§ **Exercise instructions**
Write out every entry exactly as it stands.

Records from a data collection:
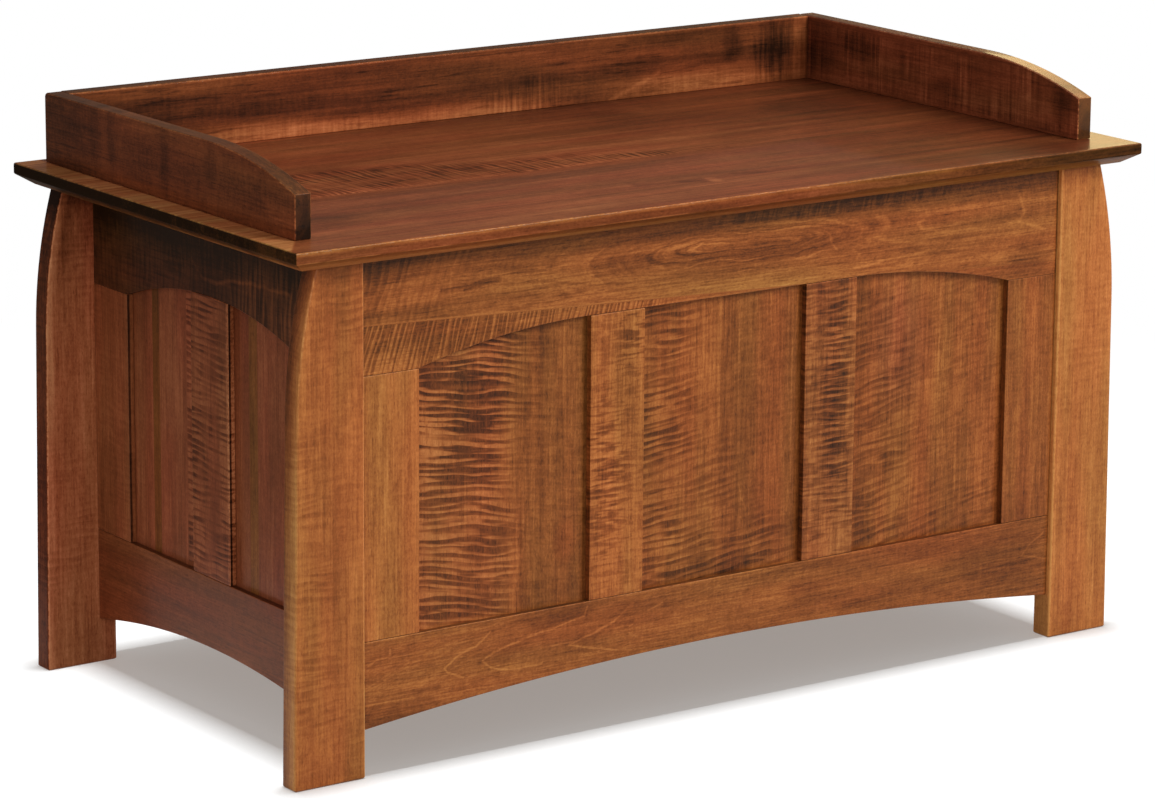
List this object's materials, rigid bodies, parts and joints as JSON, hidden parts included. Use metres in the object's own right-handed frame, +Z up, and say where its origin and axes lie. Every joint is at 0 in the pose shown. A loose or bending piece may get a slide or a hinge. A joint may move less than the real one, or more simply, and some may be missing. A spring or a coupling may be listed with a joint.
{
  "type": "storage chest",
  "caption": "Panelled wooden storage chest with curved corner posts, arched rails, a hinged lid and a low gallery round the top of the lid.",
  "frame": {"origin": "on the floor below the middle of the lid", "axes": "+X to the right seen from the front, the front faces -Y, +Z up"},
  "size_m": [1.076, 0.562, 0.6223],
  "materials": {
    "post_wood": "brown-stained curly maple under satin varnish",
    "rail_wood": "brown-stained curly maple under satin varnish",
    "stile_wood": "brown-stained maple under satin varnish",
    "panel_wood": "brown-stained curly maple under satin varnish",
    "side_wood": "brown-stained maple under satin varnish",
    "lid_wood": "brown-stained curly maple under satin varnish",
    "inside_wood": "clear-finished maple",
    "hinge_brass": "satin, slightly aged"
  },
  "bodies": {
    "case": {"post_front_left": "post_wood", "post_front_right": "post_wood", "post_rear_left": "post_wood", "post_rear_right": "post_wood", "front_top_rail": "rail_wood", "front_bottom_rail": "rail_wood", "front_stile_1": "stile_wood", "front_stile_2": "stile_wood", "front_stile_3": "stile_wood", "front_stile_4": "stile_wood", "front_panel_1": "panel_wood", "front_panel_2": "panel_wood", "front_panel_3": "panel_wood", "back_top_rail": "side_wood", "back_bottom_rail": "side_wood", "back_stile_1": "side_wood", "back_stile_2": "side_wood", "back_stile_3": "side_wood", "back_stile_4": "side_wood", "back_panel_1": "side_wood", "back_panel_2": "side_wood", "back_panel_3": "side_wood", "left_top_rail": "side_wood", "left_bottom_rail": "side_wood", "left_stile_1": "side_wood", "left_stile_2": "side_wood", "left_stile_3": "side_wood", "left_panel_1": "side_wood", "left_panel_2": "side_wood", "right_top_rail": "side_wood", "right_bottom_rail": "side_wood", "right_stile_1": "side_wood", "right_stile_2": "side_wood", "right_stile_3": "side_wood", "right_panel_1": "side_wood", "right_panel_2": "side_wood", "bottom_board": "inside_wood", "cleat_front": "inside_wood", "cleat_back": "inside_wood", "cleat_left": "inside_wood", "cleat_right": "inside_wood", "hinge_1_case_leaf": "hinge_brass", "hinge_1_pin": "hinge_brass", "hinge_2_case_leaf": "hinge_brass", "hinge_2_pin": "hinge_brass", "hinge_3_case_leaf": "hinge_brass", "hinge_3_pin": "hinge_brass"},
    "lid": {"lid_panel": "lid_wood", "gallery_back": "lid_wood", "gallery_left": "lid_wood", "gallery_right": "lid_wood", "hinge_1_lid_leaf": "hinge_brass", "hinge_2_lid_leaf": "hinge_brass", "hinge_3_lid_leaf": "hinge_brass"}
  },
  "joints": [
    {"name": "lid_hinge", "type": "hinge", "parent": "case", "child": "lid", "pos_m": [0, 0.2716, 0.52635], "axis": [-1, 0, 0], "range_deg": [0, 95]}
  ]
}
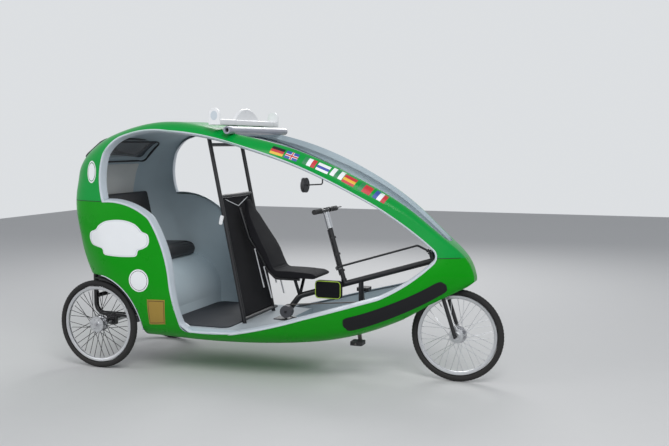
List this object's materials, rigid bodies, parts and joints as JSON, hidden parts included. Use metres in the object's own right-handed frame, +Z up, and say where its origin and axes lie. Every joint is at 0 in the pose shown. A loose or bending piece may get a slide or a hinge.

§ **Full solution**
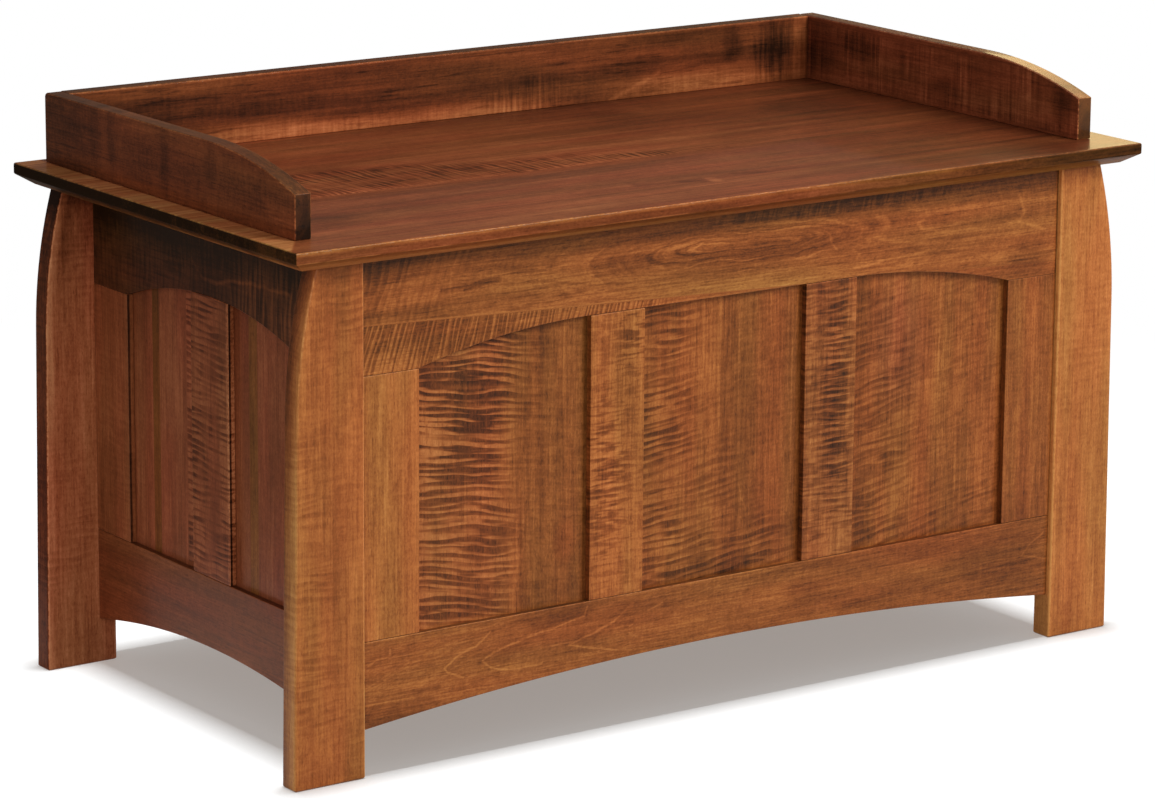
List this object's materials, rigid bodies, parts and joints as JSON, hidden parts included. Use metres in the object's own right-handed frame, +Z up, and say where its origin and axes lie. Every joint is at 0 in the pose shown. A loose or bending piece may get a slide or a hinge. A joint may move less than the real one, or more simply, and some may be missing. A spring or a coupling may be listed with a joint.
{
  "type": "storage chest",
  "caption": "Panelled wooden storage chest with curved corner posts, arched rails, a hinged lid and a low gallery round the top of the lid.",
  "frame": {"origin": "on the floor below the middle of the lid", "axes": "+X to the right seen from the front, the front faces -Y, +Z up"},
  "size_m": [1.076, 0.562, 0.6223],
  "materials": {
    "post_wood": "brown-stained curly maple under satin varnish",
    "rail_wood": "brown-stained curly maple under satin varnish",
    "stile_wood": "brown-stained maple under satin varnish",
    "panel_wood": "brown-stained curly maple under satin varnish",
    "side_wood": "brown-stained maple under satin varnish",
    "lid_wood": "brown-stained curly maple under satin varnish",
    "inside_wood": "clear-finished maple",
    "hinge_brass": "satin, slightly aged"
  },
  "bodies": {
    "case": {"post_front_left": "post_wood", "post_front_right": "post_wood", "post_rear_left": "post_wood", "post_rear_right": "post_wood", "front_top_rail": "rail_wood", "front_bottom_rail": "rail_wood", "front_stile_1": "stile_wood", "front_stile_2": "stile_wood", "front_stile_3": "stile_wood", "front_stile_4": "stile_wood", "front_panel_1": "panel_wood", "front_panel_2": "panel_wood", "front_panel_3": "panel_wood", "back_top_rail": "side_wood", "back_bottom_rail": "side_wood", "back_stile_1": "side_wood", "back_stile_2": "side_wood", "back_stile_3": "side_wood", "back_stile_4": "side_wood", "back_panel_1": "side_wood", "back_panel_2": "side_wood", "back_panel_3": "side_wood", "left_top_rail": "side_wood", "left_bottom_rail": "side_wood", "left_stile_1": "side_wood", "left_stile_2": "side_wood", "left_stile_3": "side_wood", "left_panel_1": "side_wood", "left_panel_2": "side_wood", "right_top_rail": "side_wood", "right_bottom_rail": "side_wood", "right_stile_1": "side_wood", "right_stile_2": "side_wood", "right_stile_3": "side_wood", "right_panel_1": "side_wood", "right_panel_2": "side_wood", "bottom_board": "inside_wood", "cleat_front": "inside_wood", "cleat_back": "inside_wood", "cleat_left": "inside_wood", "cleat_right": "inside_wood", "hinge_1_case_leaf": "hinge_brass", "hinge_1_pin": "hinge_brass", "hinge_2_case_leaf": "hinge_brass", "hinge_2_pin": "hinge_brass", "hinge_3_case_leaf": "hinge_brass", "hinge_3_pin": "hinge_brass"},
    "lid": {"lid_panel": "lid_wood", "gallery_back": "lid_wood", "gallery_left": "lid_wood", "gallery_right": "lid_wood", "hinge_1_lid_leaf": "hinge_brass", "hinge_2_lid_leaf": "hinge_brass", "hinge_3_lid_leaf": "hinge_brass"}
  },
  "joints": [
    {"name": "lid_hinge", "type": "hinge", "parent": "case", "child": "lid", "pos_m": [0, 0.2716, 0.52635], "axis": [-1, 0, 0], "range_deg": [0, 95]}
  ]
}
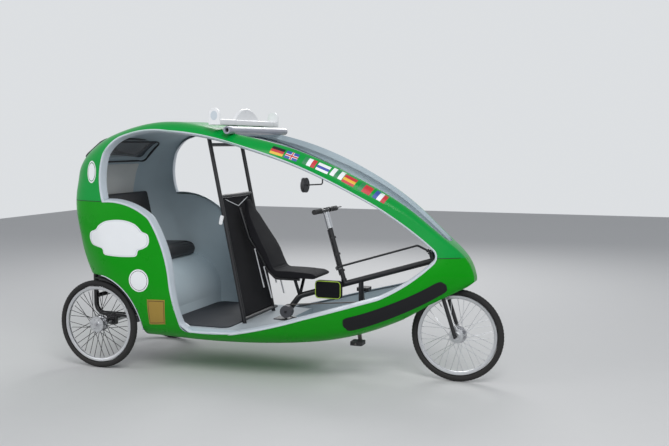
List this object's materials, rigid bodies, parts and joints as JSON, hidden parts included. Use metres in the object's own right-handed frame, +Z up, and say where its origin and axes lie. Every joint is at 0 in the pose shown. A loose or bending piece may get a slide or a hinge.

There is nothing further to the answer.